Интуиция и предпринимательский нюх приводят его на министерский ужин, где посланник США в Стокгольме, господин Хьюз[14], хорошо разбиравшийся в военном деле, по достоинству оценил планы Нобеля по производству все тех же каучуковых солдатских ранцев. Он рассказал о проекте изобретателя губернатору города Або (ныне Турку, а в то время самого «шведского» из всех финских городов) Ларсу Габриэлю фон Хартману[15], находившемуся тогда в шведской столице с целью заключения договора о торговле с Великим княжеством Финляндским, входившим в состав России с 1809 года, после очередной русско-шведской войны.
На счастье Эммануила Нобеля, барон Хартман предложил опытному изобретателю «попробовать себя» в России и Финляндии. Нобель, видимо, даже не имел возможности отказаться – отступать было некуда, в ноябре 1837 года судебные приставы описали и реквизировали все его имущество. Поэтому он с благодарностью согласился и бросился оформлять необходимые бумаги. Дорожный чемодан был давно собран и припрятан у друзей, когда 30 ноября Эммануил Нобель явился в канцелярию губернатора на Вестерлонггатан, чтобы расписаться в получении паспорта на имя «И. Нобель, механик». Расписаться одновременно в своем будущем и прошлом, так как роковая дата вступления в силу решения о лишении его свободы – 15 декабря 1837 года – наступало прямо на пятки.
Одолжив какие-то средства у родственников жены, большей частью у тещи Каролины Альселль; оставив в Стокгольме многочисленную семью (Андриетта уже родила не только сыновей Роберта, Людвига, Альфреда, но и девочку Генриетту), Эммануил Нобель в одиночестве, в кромешной ночи, отправляется в новый для себя и своей будущей династии край – в Россию!
Уже в сырой каюте парома «Евле – Стокгольм» он «на коленке» придумывает новые проекты, рисует схемы и эскизы, скучает по родным, но вовсе не по дому и городу, который, как он считает, так несправедливо с ним обошелся. С надеждой Эммануил Нобель засыпает и грезит, что в Финляндии, в России, в любых других передовых странах его замыслы и масштабные идеи наконец найдут воплощение и признание.
Глава третья
Умом Россию не понять…
Дайте детям книги и ручки. Это самое могущественное оружие на свете.

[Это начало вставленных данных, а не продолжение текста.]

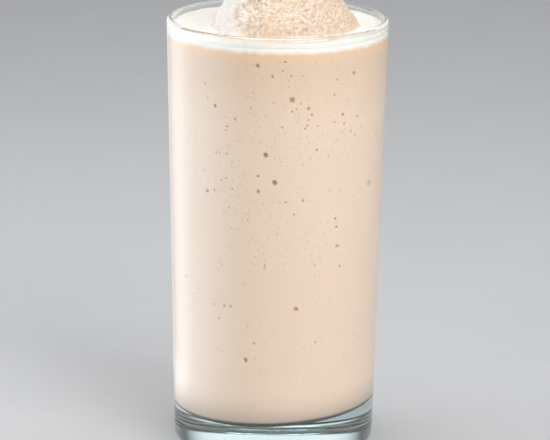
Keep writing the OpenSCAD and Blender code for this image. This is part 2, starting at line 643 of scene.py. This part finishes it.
def drink_body(n):
    """The drink's colour away from bubbles and edges: pale beige, warmer near the top."""
    height = n.axes()["Z"]
    body = n.blend(n.noise(60.0, 3.0), (0.80, 0.61, 0.475), (0.83, 0.64, 0.505))
    warm = n.ramp(height, FOAM_LOW - 26 * MM, FOAM_LOW - 4 * MM)
    body = n.blend(warm, body, (0.76, 0.56, 0.415))
    peach = n.ramp(height, FOAM_LOW - 5 * MM, FOAM_LOW - 1 * MM)
    return n.blend(peach, body, (0.84, 0.565, 0.375))


def milkshake_material():
    """Browner in the bubbles, ragged and white under the foam, and dark where the drink curves
    away under, which begins higher at the back. The brown in the bubbles and the dark underneath
    are painted shade."""
    n = Nodes("milkshake")
    # Painted shade: the pit attribute darkens the drink to brown inside the bubbles' pits
    pit = n.add("Attribute")
    pit.attribute_name = "pit"
    colour = n.blend(pit.outputs["Fac"], drink_body(n), (0.46, 0.24, 0.11))
    level = n.maths("ADD", n.axes()["Z"], n.times(n.noise(330.0, 4.0), 1.8 * MM))
    foamy = n.ramp(level, FOAM_LOW - 0.2 * MM, FOAM_LOW + 1.9 * MM)
    colour = n.blend(foamy, colour, (0.97, 0.93, 0.88))
    upward = n.upward()
    # Painted shade: a soft darkening of the lower corner round the back
    rear_painted_shade = n.times(n.ramp(n.axes()["Y"], -2 * MM, 14 * MM), n.ramp(upward, -0.3, -0.8))
    colour = n.blend(rear_painted_shade, colour, (0.27, 0.25, 0.24))
    # Painted shadow: a dark line where the drink curves away under onto its floor
    colour = n.blend(n.ramp(upward, -0.74, -0.87), colour, (0.012, 0.011, 0.01))
    shader = n.add(
        "BsdfPrincipled",
        Base_Color=colour,
        Roughness=0.6,
        Specular_IOR_Level=0.0,
        Sheen_Weight=0.3,
        Sheen_Roughness=0.5,
    )
    return n.show(shader)


def foam_material():
    """White foam, with beige froth spilt on it between the heap and the glass at the front."""
    n = Nodes("white_foam")
    cloud = n.noise(900.0, 3.0)
    colour = n.blend(cloud, (0.93, 0.87, 0.80), (0.96, 0.905, 0.845))
    aside = n.ramp(n.maths("ABSOLUTE", n.axes()["X"]), 24 * MM, 15 * MM)
    ahead = n.ramp(n.axes()["Y"], -23 * MM, -27 * MM)
    spilt = n.times(aside, ahead, n.ramp(n.upward(), 0.1, 0.5))
    colour = n.blend(spilt, colour, n.blend(cloud, (0.74, 0.60, 0.48), (0.88, 0.78, 0.68)))
    shader = n.add(
        "BsdfPrincipled",
        Base_Color=colour,
        Roughness=0.55,
        Specular_IOR_Level=0.3,
        Subsurface_Weight=0.5,
        Subsurface_Radius=(1.0, 0.9, 0.8),
        Subsurface_Scale=0.003,
    )
    return n.show(shader)


def brown_specks(n):
    """Where the froth's few brown specks are."""
    spots = n.add("TexVoronoi", Vector=n.place, Scale=330.0).outputs
    chance = n.add("SeparateColor", Color=spots["Color"]).outputs[0]
    near = n.maths("SUBTRACT", 1.0, n.ramp(spots["Distance"], 0.10, 0.16))
    return n.times(n.ramp(chance, 0.93, 0.94), near)


def froth_material():
    """Mottled peach beige with golden patches and a few brown specks, and whiter at its toe.
    Painted light makes it whiter on its lit left side."""
    n = Nodes("froth")
    cloud = n.ramp(n.noise(900.0, 6.0), 0.3, 0.7)
    patches = n.noise(190.0, 3.0)
    colour = n.blend(cloud, (0.60, 0.445, 0.325), (0.80, 0.665, 0.545))
    golden = n.times(n.ramp(n.noise(230.0, 2.0), 0.52, 0.7), 0.6)
    colour = n.blend(golden, colour, (0.80, 0.60, 0.41))
    # Painted light: the froth is paler on its lit left side
    left = n.maths("SUBTRACT", n.times(patches, 24 * MM), n.axes()["X"])
    pale = n.blend(cloud, (0.90, 0.81, 0.72), (0.99, 0.95, 0.90))
    colour = n.blend(n.ramp(left, 17 * MM, 27 * MM), colour, pale)
    level = n.maths("SUBTRACT", n.axes()["Z"], n.times(patches, 2.4 * MM))
    toe = n.ramp(level, FOAM_TOP + 0.6 * MM, FOAM_TOP - 0.8 * MM)
    colour = n.blend(toe, colour, (0.96, 0.93, 0.89))
    colour = n.blend(brown_specks(n), colour, (0.40, 0.24, 0.10))
    shader = n.add(
        "BsdfPrincipled",
        Base_Color=colour,
        Roughness=0.5,
        Specular_IOR_Level=0.4,
        Subsurface_Weight=0.3,
        Subsurface_Radius=(1.0, 0.7, 0.5),
        Subsurface_Scale=0.0012,
    )
    return n.show(shader)


def floor_material():
    """A plain, pale, slightly mottled matt tabletop."""
    n = Nodes("floor")
    colour = n.blend(n.noise(25.0, 6.0), (0.60, 0.61, 0.63), (0.64, 0.65, 0.665))
    bump = n.add("Bump", Height=n.noise(900.0, 3.0), Strength=0.08, Distance=0.0005)
    shader = n.add(
        "BsdfPrincipled",
        Base_Color=colour,
        Roughness=0.8,
        Specular_IOR_Level=0.0,
        Normal=bump.outputs["Normal"],
    )
    return n.show(shader)


# ---------------------------------------------------------------- floor, lamps and camera


def rectangle(name, middle, across, along):
    """A flat mesh about its middle. across and along are half its sides."""
    across = Vector(across)
    near = Vector(middle) - Vector(along)
    far = Vector(middle) + Vector(along)
    corners = [near - across, near + across, far + across, far - across]
    return plain_mesh(name, corners, [(0, 1, 2, 3)])


def make_floor():
    floor = placed("floor", rectangle("floor", (0, 0, 0), (3, 0, 0), (0, 3, 0)))
    floor.data.materials.append(floor_material())


def make_lamp(name, place, aim, size, power):
    """A soft square lamp at place, turned towards aim."""
    data = bpy.data.lights.new(name, "AREA")
    data.shape = "SQUARE"
    data.size = size
    data.energy = power
    lamp = placed(name, data)
    lamp.location = place
    lamp.rotation_euler = (Vector(aim) - Vector(place)).to_track_quat("-Z", "Y").to_euler()
    return lamp


def make_card(name, mesh, tint, look):
    """A soft glowing card that lights nothing and only shows in the glass. look(n) makes its
    share of solidity and its strength from its material's nodes."""
    card = placed(name, mesh)
    n = Nodes(name)
    solid, strength = look(n)
    glow = n.add("Emission", Color=(*tint, 1), Strength=strength)
    mesh.materials.append(n.show(n.mix(solid, n.add("BsdfTransparent"), glow)))
    card.visible_camera = False
    card.visible_diffuse = False
    card.visible_shadow = False
    return card


# The left card's inner and outer radius, its height over the floor and that of its top, and
# its first and last angle, in radians from the front towards the left
LEFT_NEAR, LEFT_FAR = 37 * MM, 130 * MM
LEFT_LOW, LEFT_HIGH = 0.6 * MM, 170 * MM
LEFT_START, LEFT_END = 0.35, 2.7
LEFT_STEPS = 24


def left_card_mesh():
    """Outward over the floor from the glass's foot, and then up, all round the left side."""
    verts, faces = [], []
    for turn in span(LEFT_START, LEFT_END, LEFT_STEPS):
        for r, z in ((LEFT_NEAR, LEFT_LOW), (LEFT_FAR, LEFT_LOW), (LEFT_FAR, LEFT_HIGH)):
            verts.append((-r * math.sin(turn), -r * math.cos(turn), z))
    for a in range(0, 3 * LEFT_STEPS, 3):
        faces += [(a, a + 1, a + 4, a + 3), (a + 1, a + 2, a + 5, a + 4)]
    return plain_mesh("left_card", verts, faces)


def left_card():
    """A white sheen on the glass's left side. It fades in from the front and from the glass's
    foot, and is dimmer round the back."""

    def look(n):
        left = n.times(n.axes()["X"], -1.0)
        front = n.times(n.axes()["Y"], -1.0)
        turn = n.maths("ARCTAN2", left, front)
        reach = n.maths("SQRT", n.maths("ADD", n.times(left, left), n.times(front, front)))
        solid = n.times(n.ramp(turn, 0.4, 1.4), n.ramp(reach, 45 * MM, 100 * MM))
        dimming = n.times(n.ramp(turn, 1.78, 2.5), 0.76)
        return solid, n.times(n.maths("SUBTRACT", 1.0, dimming), 4.35)

    card = make_card("left_card", left_card_mesh(), (0.96, 1.0, 1.05), look)
    card.visible_transmission = False


def back_card():
    """Behind and above: bright edges on the rim and a bright band low in the base."""
    low, high, half_width = 0.08, 0.75, 1.1
    middle = (0, 0.8, (low + high) / 2)
    mesh = rectangle("back_card", middle, (half_width, 0, 0), (0, 0, (high - low) / 2))

    def look(n):
        height = n.axes()["Z"]
        aside = n.maths("ABSOLUTE", n.axes()["X"])
        edge = n.times(n.ramp(height, low, 0.2), n.ramp(height, high, 0.5))
        return n.times(edge, n.ramp(aside, half_width, 0.3)), 1.1

    make_card("back_card", mesh, (1.0, 1.0, 1.0), look)


def top_card():
    """Overhead: a bright line along the lip."""
    half_width, half_depth = 0.3, 0.25
    mesh = rectangle("top_card", (0, 0, 0.7), (half_width, 0, 0), (0, half_depth, 0))

    def look(n):
        aside = n.maths("ABSOLUTE", n.axes()["X"])
        ahead = n.maths("ABSOLUTE", n.axes()["Y"])
        return n.times(n.ramp(aside, half_width, 0.15), n.ramp(ahead, half_depth, 0.15)), 9.0

    make_card("top_card", mesh, (1.0, 1.0, 1.0), look)


def make_room():
    """A dim room, brighter in front of the glass and overhead than behind it."""
    room = bpy.data.worlds.new("studio")
    room.use_nodes = True
    tree = room.node_tree
    place = tree.nodes.new("ShaderNodeTexCoord")
    facing = tree.nodes.new("ShaderNodeVectorMath")
    facing.operation = "DOT_PRODUCT"
    brightest = (0, -0.8, 0.6)
    facing.inputs[1].default_value = brightest
    shade = tree.nodes.new("ShaderNodeMapRange")
    shade.interpolation_type = "SMOOTHSTEP"
    levels = {"From Min": -0.5, "From Max": 0.5, "To Min": 0.06, "To Max": 0.56}
    for name, value in levels.items():
        shade.inputs[name].default_value = value
    tree.links.new(place.outputs["Generated"], facing.inputs[0])
    tree.links.new(facing.outputs["Value"], shade.inputs["Value"])
    tree.links.new(shade.outputs["Result"], tree.nodes["Background"].inputs["Color"])
    bpy.context.scene.world = room


def make_light():
    """A low soft panel on the left that shows in nothing, a lamp at the front right and one
    above, and the room."""
    panel = make_lamp("key", (-0.42, 0.06, 0.2), (0, 0, 0.12), 0.4, 0.8)
    panel.visible_camera = False
    panel.visible_transmission = False
    panel.visible_glossy = False
    make_lamp("fill", (0.62, -0.89, 0.55), (0, 0, RIM_Z / 2), 0.7, 8.6)
    make_lamp("top", (0.0, 0.15, 0.85), (0, 0, RIM_Z), 0.5, 2.0)
    make_room()


def make_camera():
    """A long lens that looks down on the rim by 11 degrees, rolled a little, as the photo is."""
    data = bpy.data.cameras.new("camera")
    data.lens = 222.6
    data.sensor_width = 36
    place = Vector((0, -1.08, RIM_Z + 0.21))
    aim = Vector((-0.2 * MM, 0, 74.3 * MM))
    roll = Matrix.Rotation(math.radians(0.65), 3, "Z")
    look = (aim - place).to_track_quat("-Z", "Y").to_matrix() @ roll
    camera = placed("camera", data)
    camera.location = place
    camera.rotation_euler = look.to_euler()
    bpy.context.scene.camera = camera


def set_render():
    scene = bpy.context.scene
    scene.view_settings.view_transform = "Standard"
    scene.cycles.use_denoising = True
    scene.cycles.caustics_reflective = False
    scene.cycles.max_bounces = 14
    scene.cycles.transmission_bounces = 12
    scene.cycles.transparent_max_bounces = 16


def main():
    make_glass().data.materials.append(glass_material())
    make_milkshake().data.materials.append(milkshake_material())
    make_foam().data.materials.append(foam_material())
    make_heap().data.materials.append(froth_material())
    make_floor()
    make_light()
    left_card()
    back_card()
    top_card()
    make_camera()
    set_render()


main()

Обычно путь от Стокгольма до Або занимал чуть менее суток, но начиналась суровая скандинавская зима. Недавно начавший курсировать между двумя городами пароход встал на зимовку, и добираться беглому банкроту (будем называть вещи своими именами) Эммануилу Нобелю пришлось на утлом почтовом катере. Причем часть тяжелого пути пришлось вместе с командой перетаскивать судно по тонкому, то и дело проламывавшемуся льду. По свидетельству Ингрид Карлберг, «не раз и не два Иммануил Нобель вместе с другими пассажирами повисал на перилах по пояс в ледяной воде». Именно во время этого путешествия, когда он не раз в буквальном смысле слова был на волоске от гибели, к Эммануилу, бывшему давно убежденным атеистом, на мгновение вернулась вера в Бога, и, как впоследствии он признавался в записках, он мысленно послал благодарность “Тому, Кто так странно правит судьбами и Кто спас меня ради моих дорогих родных”».
Впрочем, на кону было явно большее, чем судьба его семьи. Погибни Нобель тогда, зимой 1837 года, – и вся история, как России, так и мира пошла бы по-другому. Забегая вперед, скажем, что без мин Нобеля-старшего Россия в Крымскую войну с большой вероятностью потеряла бы Кронштадт, а затем под угрозой британского флота оказался бы и Санкт-Петербург, и тогда итоги этой войны могли оказаться для России куда худшими. Без сомнения, динамит был бы в итоге создан и без Альфреда Нобеля, а Баку и без братьев Нобель все равно стал бы центром нефтяной индустрии мирового значения. Но, во-первых, все это случилось бы несколько позже, а во-вторых, с куда меньшей пользой для нашей страны. Так что немалое счастье России заключалось в том, что Эммануил Нобель 17 декабря 1837 года отметился на российской таможне на озере Эккере, а уже 20-го благополучно добрался до Або.
В те дни город все еще приходил в себя от пожара 1827 года, вошедшего в историю как самый крупный пожар за всю историю Скандинавии. Следы этого бедствия и спустя десять лет были видны повсеместно, но город стремительно строился, и потребность в архитекторах и инженерах была огромна. К тому же близилось Рождество, у жителей было предпраздничное настроение, и лучшего времени для визита к губернатору Ларсу Габриэлю фон Хартману, с которым Нобель познакомился в Стокгольме, и в самом деле придумать было нельзя.